The Cable Ship MacKay-Bennett was the first of four ships chartered by the White Star Line to search for bodies in the aftermath of the sinking.  The Mackay-Bennett was contracted at a rate of $550 USD per day.  On board were Canon Kenneth Cameron Hind of All Saints Cathedral, Halifax, and John R. Snow, Jr., the chief embalmer with Nova Scotia's largest undertaking firm, hired to oversee the arrangements.

On April 17, the Mackay-Bennett set sail with a cargo of ice, coffins and canvas bags. She arrived at the site on April 20 and spent six days carrying out her grim task.  Her crew was able to recover 306 bodies, (body numbers 1 to 306), and 116 of those had to be buried at sea.  Only 56 were identified.
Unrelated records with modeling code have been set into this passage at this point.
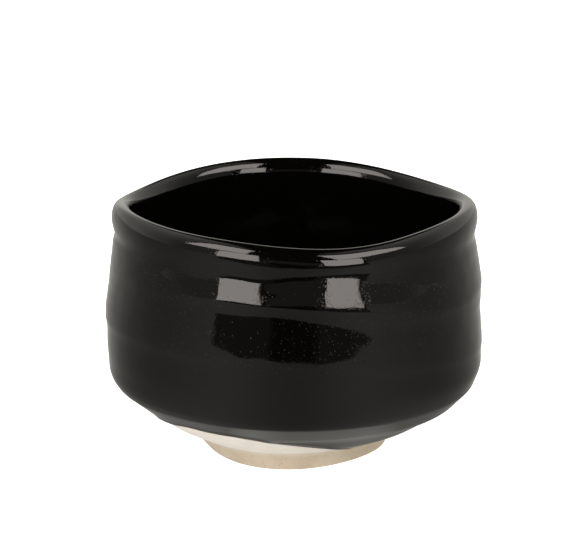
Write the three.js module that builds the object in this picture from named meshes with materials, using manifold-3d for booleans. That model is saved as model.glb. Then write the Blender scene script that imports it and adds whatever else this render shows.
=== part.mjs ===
// A matcha bowl: a thrown stoneware body on a foot ring of paler clay, a glaze
// poured inside, and a second coat that the outside was dipped in, rim first.
// Millimetres, +Z up. The origin is on the table, in the middle of the bowl,
// and -Y is the front.

import * as THREE from 'three';
import { mergeVertices } from 'three/addons/utils/BufferGeometryUtils.js';
import Module from 'manifold-3d';

const wasm = await Module();
wasm.setup();

// Wall, measured over the glaze
const bellyRadius = 59.6; // below the lower throwing ring
const neckRadius = 57.9; // where the wall meets the neck groove
const beadRadius = 58.35; // thickest place of the rim bead
const rimHeight = 79.3; // mean height of the lip
const wallThickness = 5.4;
const lipThickness = 5.5;
const lipCrown = 4.8; // rounded height of the lip
const lipCrestInset = 2.2; // from the bead in to the highest line of the lip
const wallLean = 1.7; // how late the wall starts to lean in, as a power

// Underside and hip
const undersideSlope = THREE.MathUtils.degToRad(26);
const hipRadius = 17; // rounding between the underside and the wall
const floorThickness = 7.2;
const floorRounding = 9; // from the flat floor up to the sloping side
const teaPoolRadius = 16; // shallow dip in the middle of the floor
const teaPoolDepth = 1.2;

// Foot ring
const footRadius = 28.4;
const footHeight = 5.35;
const footWidth = 7;
const footShoulder = 1.6; // from the ring to the start of the sloping underside
const footEdge = 0.8; // rounding of the ring's lower edges
const footTaper = 0.3; // the ring is wider at the top by this much

// Coats
const coatThickness = 0.5;
const bondGap = 0.3; // kept between any two pieces that touch
const innerCoatDrop = 6; // the two coats meet this far below the lip, inside
const coatStep = coatThickness + bondGap;

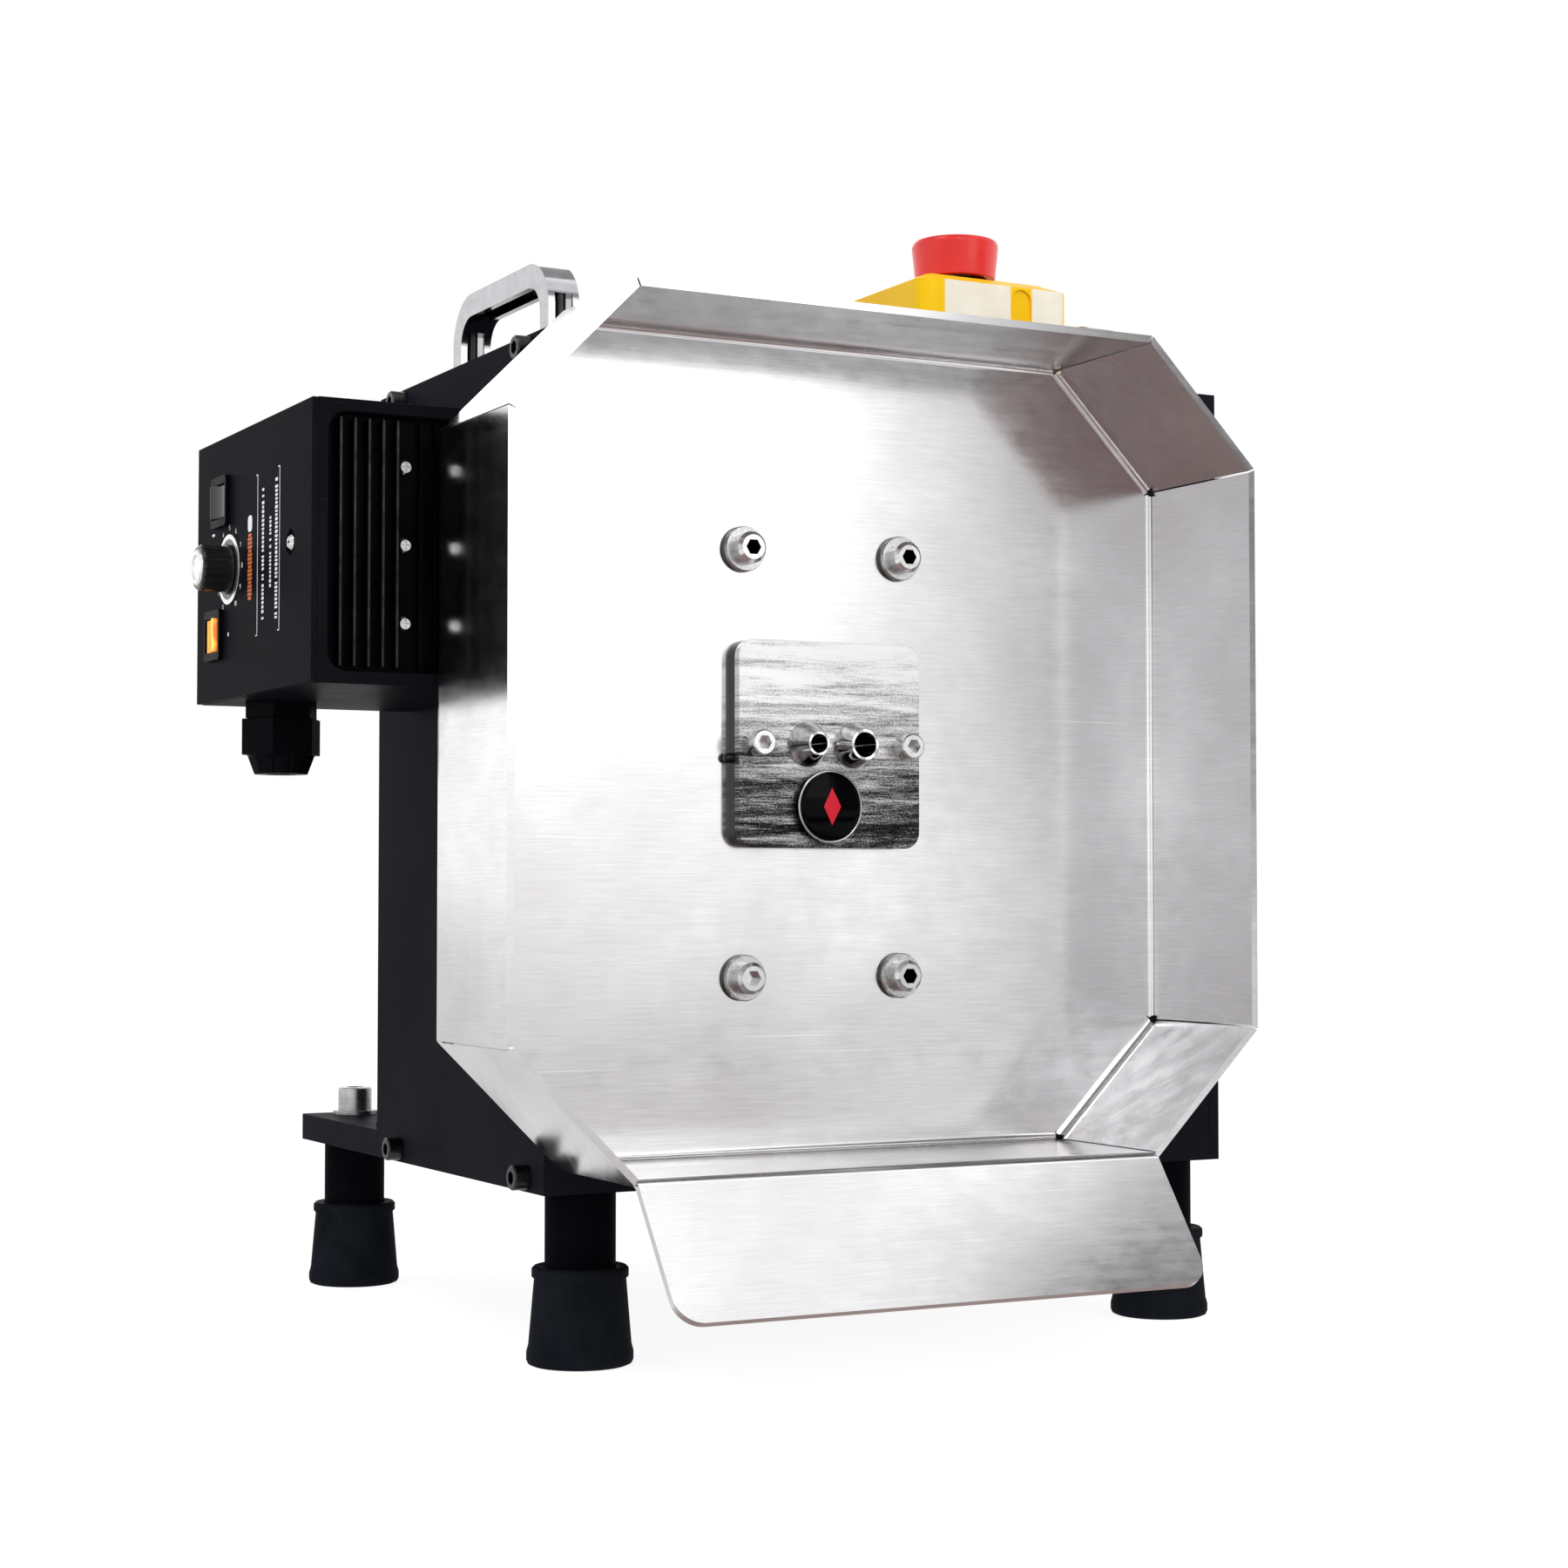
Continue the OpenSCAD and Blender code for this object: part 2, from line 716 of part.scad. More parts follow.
// A bridge handle: two arched side walls and a crown between them, solid where it takes the screws
module handle(x) {
    crown_t = 3;
    translate([x, handle_y0, cab_z1]) rotate([90, 0, 90]) difference() {
        union() {
            for (z = [-handle_w / 2, handle_w / 2 - handle_wall]) translate([0, 0, z])
                linear_extrude(handle_wall) difference() {
                    handle_arch(0, handle_bend);
                    translate([0, -1]) handle_arch(handle_bar, handle_bend - handle_bar);
                }
            translate([0, 0, -handle_w / 2 + eps]) linear_extrude(handle_w - 2 * eps) intersection() {
                difference() {
                    handle_arch(0, handle_bend);
                    handle_arch(crown_t, handle_bend - crown_t);
                }
                translate([-1, handle_boss_z]) square([handle_l + 2, handle_h]);
            }
            translate([0, 0, -handle_w / 2 + eps]) linear_extrude(handle_w - 2 * eps) intersection() {
                difference() {
                    handle_arch(0, handle_bend);
                    handle_arch(handle_bar, handle_bend - handle_bar);
                }
                translate([-1, handle_boss_z]) square([handle_l + 2, handle_boss_h]);
            }
        }
        for (screw_x = [handle_bar / 2, handle_l - handle_bar / 2])
            translate([screw_x, -1, 0]) rotate([-90, 0, 0])
                cylinder(d = handle_screw_d + 2 * clear, h = handle_screw_top + 1.5);
    }
}

module left_handle() {
    color("#77777c") placed() handle(handle_x[0]);
}

module right_handle() {
    color("#77777c") placed() handle(handle_x[1]);
}

// Places a child at each screw through the motor bracket's foot, pointing up
module bracket_foot_spots() {
    for (x = [box_x0 + 14, box_x0 + 38], y = [box_y - 32, box_y + 32])
        translate([x, y, base_top + bracket_t]) children();
}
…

On April 26, the Mackay-Bennett left for Halifax with 190 bodies, almost twice as many as there were caskets available. 

She was relieved by the Minia, which recovered only 17 bodies, 2 of which were buried at sea.  On May 6, CGS Montmagny left Halifax and recovered 4 bodies, 1 of which was buried at sea.  The fourth and final ship in the recovery effort was the SS Algerine, The crew of the Algerine found 1 body, which was shipped to Halifax on the SS Florizel.

With the assistance of a few other ships a total, 328 victims were recovered. Many of them were damaged, due to the disaster, or sea life and were mercifully buried at sea.   Two hundred and nine victims were brought back to Halifax.

When the victims arrived in Halifax, most were brought to the Mayflower Curling Rink. Others to the John Snow & Co. Funeral Home.  The curling rink was used because it was the only place large enough and cool enough to lay out all the victims.

The next couple of weeks were spent trying to identify the bodies.  Fifty-nine victims were claimed by their families leaving one hundred and fifty were to be buried in Halifax.